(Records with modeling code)

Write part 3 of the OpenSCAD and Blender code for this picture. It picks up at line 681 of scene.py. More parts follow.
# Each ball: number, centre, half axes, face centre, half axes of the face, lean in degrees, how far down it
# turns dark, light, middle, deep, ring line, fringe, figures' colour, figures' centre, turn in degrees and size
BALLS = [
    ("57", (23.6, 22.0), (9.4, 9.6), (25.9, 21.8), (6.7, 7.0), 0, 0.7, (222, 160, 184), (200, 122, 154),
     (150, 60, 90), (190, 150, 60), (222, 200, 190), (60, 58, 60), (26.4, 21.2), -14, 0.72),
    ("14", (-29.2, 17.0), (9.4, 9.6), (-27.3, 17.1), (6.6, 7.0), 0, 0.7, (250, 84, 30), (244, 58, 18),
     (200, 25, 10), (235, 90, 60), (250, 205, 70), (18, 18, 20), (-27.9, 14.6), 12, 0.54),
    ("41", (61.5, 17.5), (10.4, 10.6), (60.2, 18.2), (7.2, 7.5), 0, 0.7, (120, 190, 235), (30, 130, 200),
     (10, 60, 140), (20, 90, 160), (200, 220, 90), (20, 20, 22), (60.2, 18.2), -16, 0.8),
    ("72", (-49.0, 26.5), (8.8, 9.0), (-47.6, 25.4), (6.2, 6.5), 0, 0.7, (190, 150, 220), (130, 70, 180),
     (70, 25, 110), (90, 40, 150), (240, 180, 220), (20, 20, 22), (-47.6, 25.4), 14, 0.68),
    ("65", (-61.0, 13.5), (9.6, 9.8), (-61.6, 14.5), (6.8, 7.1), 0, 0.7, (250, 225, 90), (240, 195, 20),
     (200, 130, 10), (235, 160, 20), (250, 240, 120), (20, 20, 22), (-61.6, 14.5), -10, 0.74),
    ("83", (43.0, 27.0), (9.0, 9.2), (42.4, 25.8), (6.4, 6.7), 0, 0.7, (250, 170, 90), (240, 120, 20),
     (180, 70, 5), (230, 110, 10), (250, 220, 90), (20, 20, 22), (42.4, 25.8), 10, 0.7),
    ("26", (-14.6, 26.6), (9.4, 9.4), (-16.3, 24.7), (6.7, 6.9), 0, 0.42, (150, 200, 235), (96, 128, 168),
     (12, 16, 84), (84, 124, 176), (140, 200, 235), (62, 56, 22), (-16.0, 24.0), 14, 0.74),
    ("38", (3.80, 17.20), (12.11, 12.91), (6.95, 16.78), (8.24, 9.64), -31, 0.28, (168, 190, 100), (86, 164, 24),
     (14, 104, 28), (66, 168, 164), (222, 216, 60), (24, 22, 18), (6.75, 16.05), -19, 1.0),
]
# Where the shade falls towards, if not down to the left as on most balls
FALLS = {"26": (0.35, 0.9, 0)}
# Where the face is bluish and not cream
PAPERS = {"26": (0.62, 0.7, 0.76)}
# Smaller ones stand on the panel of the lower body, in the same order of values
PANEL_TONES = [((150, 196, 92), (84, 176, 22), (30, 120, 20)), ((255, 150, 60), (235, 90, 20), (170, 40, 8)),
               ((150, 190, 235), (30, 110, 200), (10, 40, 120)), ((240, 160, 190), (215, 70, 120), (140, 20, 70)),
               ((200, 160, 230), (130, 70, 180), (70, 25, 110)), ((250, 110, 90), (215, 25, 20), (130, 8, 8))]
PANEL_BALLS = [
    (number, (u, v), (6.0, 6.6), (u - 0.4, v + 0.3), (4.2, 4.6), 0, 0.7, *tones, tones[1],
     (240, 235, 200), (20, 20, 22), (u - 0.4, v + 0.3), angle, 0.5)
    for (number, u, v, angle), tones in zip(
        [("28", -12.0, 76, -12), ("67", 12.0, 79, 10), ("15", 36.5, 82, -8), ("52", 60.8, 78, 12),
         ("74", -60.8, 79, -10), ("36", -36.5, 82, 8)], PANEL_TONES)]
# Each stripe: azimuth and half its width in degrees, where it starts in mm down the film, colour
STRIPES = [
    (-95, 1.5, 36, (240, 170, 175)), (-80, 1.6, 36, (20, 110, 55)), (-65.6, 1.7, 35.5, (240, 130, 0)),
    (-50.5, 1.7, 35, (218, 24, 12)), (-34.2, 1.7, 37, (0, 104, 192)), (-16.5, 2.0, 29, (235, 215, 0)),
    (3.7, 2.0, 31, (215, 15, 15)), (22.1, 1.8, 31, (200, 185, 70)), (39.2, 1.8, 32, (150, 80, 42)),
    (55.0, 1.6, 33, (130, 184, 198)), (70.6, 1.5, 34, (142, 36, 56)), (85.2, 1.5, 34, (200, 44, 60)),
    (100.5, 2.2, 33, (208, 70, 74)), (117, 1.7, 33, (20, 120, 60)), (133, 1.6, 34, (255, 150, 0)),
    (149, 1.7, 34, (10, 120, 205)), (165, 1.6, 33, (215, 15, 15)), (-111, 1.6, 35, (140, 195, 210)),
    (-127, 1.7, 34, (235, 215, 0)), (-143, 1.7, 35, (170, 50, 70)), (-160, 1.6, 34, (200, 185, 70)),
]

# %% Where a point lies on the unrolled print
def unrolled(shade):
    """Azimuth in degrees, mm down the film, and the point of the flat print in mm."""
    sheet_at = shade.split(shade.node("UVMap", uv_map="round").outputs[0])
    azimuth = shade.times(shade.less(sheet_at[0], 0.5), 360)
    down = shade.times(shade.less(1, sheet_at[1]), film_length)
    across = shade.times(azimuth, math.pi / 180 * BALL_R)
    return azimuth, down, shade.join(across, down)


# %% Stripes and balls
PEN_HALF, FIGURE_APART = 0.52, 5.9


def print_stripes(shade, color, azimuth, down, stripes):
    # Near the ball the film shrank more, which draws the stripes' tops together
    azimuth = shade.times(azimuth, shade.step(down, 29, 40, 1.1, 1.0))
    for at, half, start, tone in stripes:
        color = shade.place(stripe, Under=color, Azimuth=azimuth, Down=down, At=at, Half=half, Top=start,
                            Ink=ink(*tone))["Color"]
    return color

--

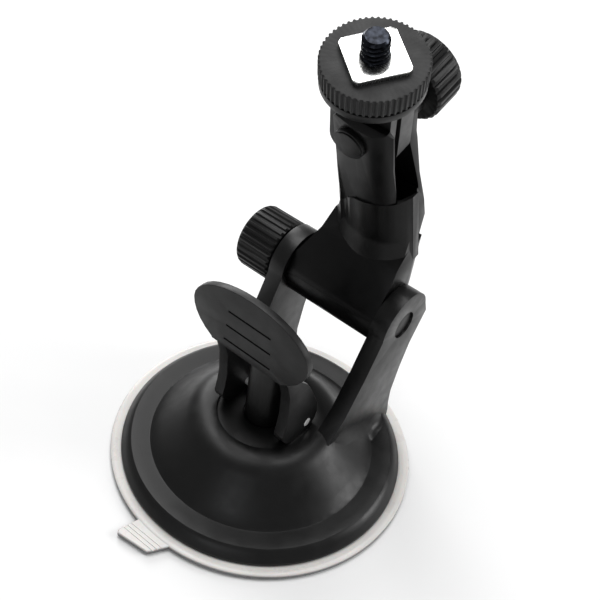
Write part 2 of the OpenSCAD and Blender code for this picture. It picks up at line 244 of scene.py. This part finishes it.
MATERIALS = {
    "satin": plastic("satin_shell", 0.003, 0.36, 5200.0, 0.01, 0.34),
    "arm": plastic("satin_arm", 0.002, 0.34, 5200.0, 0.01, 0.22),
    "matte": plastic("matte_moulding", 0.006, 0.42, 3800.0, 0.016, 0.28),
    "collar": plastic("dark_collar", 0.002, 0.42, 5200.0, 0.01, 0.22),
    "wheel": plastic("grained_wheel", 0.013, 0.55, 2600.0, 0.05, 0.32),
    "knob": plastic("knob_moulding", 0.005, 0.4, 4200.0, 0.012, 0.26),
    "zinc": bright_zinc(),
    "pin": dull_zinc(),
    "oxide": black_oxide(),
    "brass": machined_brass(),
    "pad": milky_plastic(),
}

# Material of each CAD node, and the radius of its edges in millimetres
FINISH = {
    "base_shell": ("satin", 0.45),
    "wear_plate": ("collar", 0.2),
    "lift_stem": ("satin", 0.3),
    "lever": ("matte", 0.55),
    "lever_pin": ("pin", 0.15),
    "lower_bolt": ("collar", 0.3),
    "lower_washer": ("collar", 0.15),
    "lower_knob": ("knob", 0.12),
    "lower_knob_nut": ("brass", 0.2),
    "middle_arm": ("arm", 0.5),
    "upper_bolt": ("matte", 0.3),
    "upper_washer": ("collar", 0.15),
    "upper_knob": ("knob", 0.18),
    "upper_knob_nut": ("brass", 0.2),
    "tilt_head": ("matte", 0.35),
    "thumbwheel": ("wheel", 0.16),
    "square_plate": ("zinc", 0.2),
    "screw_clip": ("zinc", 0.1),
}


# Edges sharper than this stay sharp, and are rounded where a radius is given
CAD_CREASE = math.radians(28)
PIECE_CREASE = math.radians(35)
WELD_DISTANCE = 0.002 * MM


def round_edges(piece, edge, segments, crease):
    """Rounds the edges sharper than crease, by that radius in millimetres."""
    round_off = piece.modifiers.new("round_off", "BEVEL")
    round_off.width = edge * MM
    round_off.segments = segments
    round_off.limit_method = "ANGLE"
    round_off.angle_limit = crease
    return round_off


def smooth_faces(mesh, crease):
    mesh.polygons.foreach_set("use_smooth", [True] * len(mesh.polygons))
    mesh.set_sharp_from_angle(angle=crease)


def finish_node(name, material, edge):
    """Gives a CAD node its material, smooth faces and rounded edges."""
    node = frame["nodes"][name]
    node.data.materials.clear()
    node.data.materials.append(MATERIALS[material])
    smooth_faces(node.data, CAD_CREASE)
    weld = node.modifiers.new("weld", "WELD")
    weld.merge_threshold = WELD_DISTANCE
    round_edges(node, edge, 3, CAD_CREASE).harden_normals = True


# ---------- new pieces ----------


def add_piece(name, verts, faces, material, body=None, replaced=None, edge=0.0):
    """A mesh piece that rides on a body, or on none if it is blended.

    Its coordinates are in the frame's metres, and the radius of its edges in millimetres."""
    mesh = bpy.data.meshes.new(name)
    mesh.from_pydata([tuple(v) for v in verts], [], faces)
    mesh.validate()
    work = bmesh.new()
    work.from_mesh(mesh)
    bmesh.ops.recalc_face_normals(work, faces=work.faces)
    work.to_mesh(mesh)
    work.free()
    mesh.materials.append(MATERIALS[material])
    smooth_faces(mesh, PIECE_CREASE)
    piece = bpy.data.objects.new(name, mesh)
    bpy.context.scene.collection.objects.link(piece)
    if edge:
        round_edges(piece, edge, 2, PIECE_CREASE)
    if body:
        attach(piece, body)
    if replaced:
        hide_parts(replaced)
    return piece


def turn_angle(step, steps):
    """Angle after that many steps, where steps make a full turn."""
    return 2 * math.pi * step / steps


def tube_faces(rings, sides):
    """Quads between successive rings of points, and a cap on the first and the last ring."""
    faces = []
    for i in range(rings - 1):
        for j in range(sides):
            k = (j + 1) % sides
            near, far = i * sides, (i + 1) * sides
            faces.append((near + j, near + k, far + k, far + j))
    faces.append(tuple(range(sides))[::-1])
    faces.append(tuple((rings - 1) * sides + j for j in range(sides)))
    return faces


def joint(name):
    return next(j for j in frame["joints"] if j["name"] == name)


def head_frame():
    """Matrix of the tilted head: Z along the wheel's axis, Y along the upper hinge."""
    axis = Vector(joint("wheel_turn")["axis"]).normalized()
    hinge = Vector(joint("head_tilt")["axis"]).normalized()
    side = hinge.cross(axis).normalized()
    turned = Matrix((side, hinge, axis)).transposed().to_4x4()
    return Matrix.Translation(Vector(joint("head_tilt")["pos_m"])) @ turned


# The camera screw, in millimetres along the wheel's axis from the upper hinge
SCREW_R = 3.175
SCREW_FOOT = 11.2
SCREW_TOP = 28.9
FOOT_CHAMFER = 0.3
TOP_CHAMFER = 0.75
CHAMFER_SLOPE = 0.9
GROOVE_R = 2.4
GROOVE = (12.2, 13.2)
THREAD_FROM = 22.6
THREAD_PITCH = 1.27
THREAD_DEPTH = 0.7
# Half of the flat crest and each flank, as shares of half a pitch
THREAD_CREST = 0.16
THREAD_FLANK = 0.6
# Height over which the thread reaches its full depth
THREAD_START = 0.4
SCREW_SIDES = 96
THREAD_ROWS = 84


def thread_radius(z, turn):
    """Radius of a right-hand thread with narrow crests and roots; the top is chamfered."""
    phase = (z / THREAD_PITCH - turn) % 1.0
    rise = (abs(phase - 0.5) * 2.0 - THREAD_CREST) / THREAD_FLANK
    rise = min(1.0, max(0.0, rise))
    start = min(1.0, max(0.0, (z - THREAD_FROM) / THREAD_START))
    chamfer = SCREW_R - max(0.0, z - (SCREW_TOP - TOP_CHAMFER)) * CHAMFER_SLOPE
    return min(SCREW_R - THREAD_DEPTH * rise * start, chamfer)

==

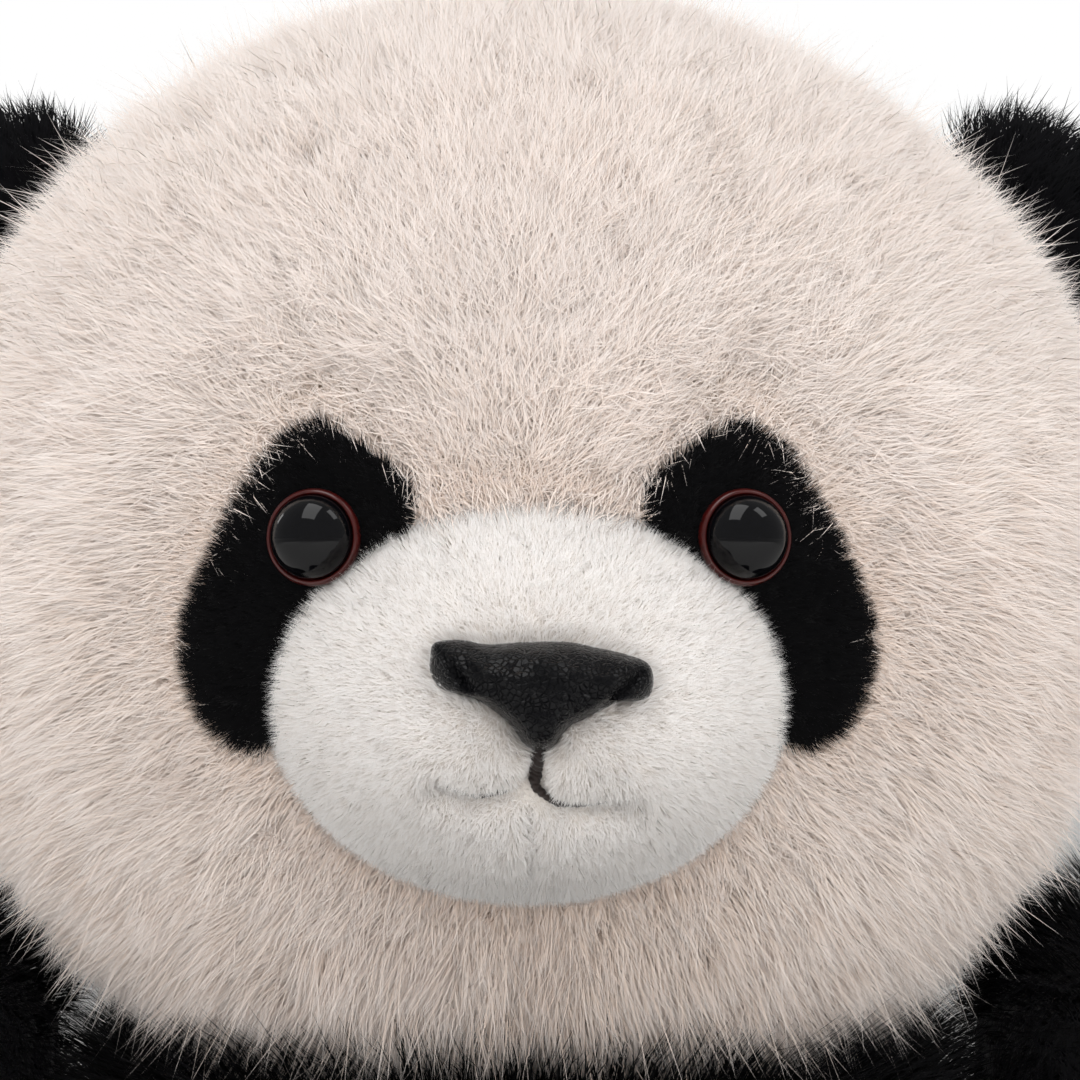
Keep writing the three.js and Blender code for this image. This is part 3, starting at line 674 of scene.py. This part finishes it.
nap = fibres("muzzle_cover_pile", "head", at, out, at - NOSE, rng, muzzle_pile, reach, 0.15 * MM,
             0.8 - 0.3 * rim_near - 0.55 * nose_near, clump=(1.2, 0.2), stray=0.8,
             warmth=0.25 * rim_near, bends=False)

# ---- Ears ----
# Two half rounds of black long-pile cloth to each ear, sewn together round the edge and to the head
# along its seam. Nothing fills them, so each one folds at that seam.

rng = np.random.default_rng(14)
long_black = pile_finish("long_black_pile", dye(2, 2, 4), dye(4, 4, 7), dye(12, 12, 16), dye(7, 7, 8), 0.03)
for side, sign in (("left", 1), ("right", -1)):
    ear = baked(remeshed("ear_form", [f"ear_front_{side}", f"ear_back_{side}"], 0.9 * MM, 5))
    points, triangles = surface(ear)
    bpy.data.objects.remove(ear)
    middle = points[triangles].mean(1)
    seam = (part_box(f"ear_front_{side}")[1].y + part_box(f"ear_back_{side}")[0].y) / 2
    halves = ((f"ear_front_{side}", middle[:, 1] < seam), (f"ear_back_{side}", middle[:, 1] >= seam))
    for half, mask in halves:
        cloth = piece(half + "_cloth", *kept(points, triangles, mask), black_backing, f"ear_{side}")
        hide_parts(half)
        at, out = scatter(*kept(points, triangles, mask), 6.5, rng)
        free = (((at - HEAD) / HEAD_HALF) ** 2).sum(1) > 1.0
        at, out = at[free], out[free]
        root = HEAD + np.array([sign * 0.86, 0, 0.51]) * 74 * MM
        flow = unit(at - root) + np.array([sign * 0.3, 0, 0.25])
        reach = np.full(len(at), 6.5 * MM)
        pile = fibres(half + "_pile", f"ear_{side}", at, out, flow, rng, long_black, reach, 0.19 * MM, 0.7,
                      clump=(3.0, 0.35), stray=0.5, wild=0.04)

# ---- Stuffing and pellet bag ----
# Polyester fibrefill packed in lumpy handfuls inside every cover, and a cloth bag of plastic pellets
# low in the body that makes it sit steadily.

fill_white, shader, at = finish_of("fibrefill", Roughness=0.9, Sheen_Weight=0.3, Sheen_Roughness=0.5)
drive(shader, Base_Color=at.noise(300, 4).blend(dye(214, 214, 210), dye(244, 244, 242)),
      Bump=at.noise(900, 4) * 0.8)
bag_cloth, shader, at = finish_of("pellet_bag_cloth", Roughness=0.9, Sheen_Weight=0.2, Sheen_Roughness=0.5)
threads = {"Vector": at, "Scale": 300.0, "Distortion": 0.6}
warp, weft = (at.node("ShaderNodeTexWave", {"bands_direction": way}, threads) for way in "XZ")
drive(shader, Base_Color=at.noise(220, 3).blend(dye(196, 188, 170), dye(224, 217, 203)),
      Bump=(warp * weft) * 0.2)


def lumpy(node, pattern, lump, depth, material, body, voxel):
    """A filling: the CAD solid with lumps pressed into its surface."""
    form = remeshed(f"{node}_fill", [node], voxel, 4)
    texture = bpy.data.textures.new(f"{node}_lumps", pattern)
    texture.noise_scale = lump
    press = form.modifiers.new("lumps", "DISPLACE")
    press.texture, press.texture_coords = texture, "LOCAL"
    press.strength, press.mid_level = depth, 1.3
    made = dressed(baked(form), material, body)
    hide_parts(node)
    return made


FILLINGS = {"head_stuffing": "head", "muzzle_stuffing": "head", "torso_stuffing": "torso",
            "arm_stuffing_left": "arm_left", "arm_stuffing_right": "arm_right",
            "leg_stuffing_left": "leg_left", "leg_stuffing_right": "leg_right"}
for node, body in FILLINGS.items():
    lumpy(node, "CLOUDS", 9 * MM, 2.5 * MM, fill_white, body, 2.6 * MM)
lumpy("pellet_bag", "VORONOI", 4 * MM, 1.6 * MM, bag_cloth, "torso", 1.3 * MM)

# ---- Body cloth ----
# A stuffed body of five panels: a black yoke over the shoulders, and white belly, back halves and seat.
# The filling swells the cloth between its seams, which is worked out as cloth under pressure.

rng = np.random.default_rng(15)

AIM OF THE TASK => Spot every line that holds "picture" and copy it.

SOLUTION BELOW =>
Write part 3 of the OpenSCAD and Blender code for this picture. It picks up at line 681 of scene.py. More parts follow.
Write part 2 of the OpenSCAD and Blender code for this picture. It picks up at line 244 of scene.py. This part finishes it.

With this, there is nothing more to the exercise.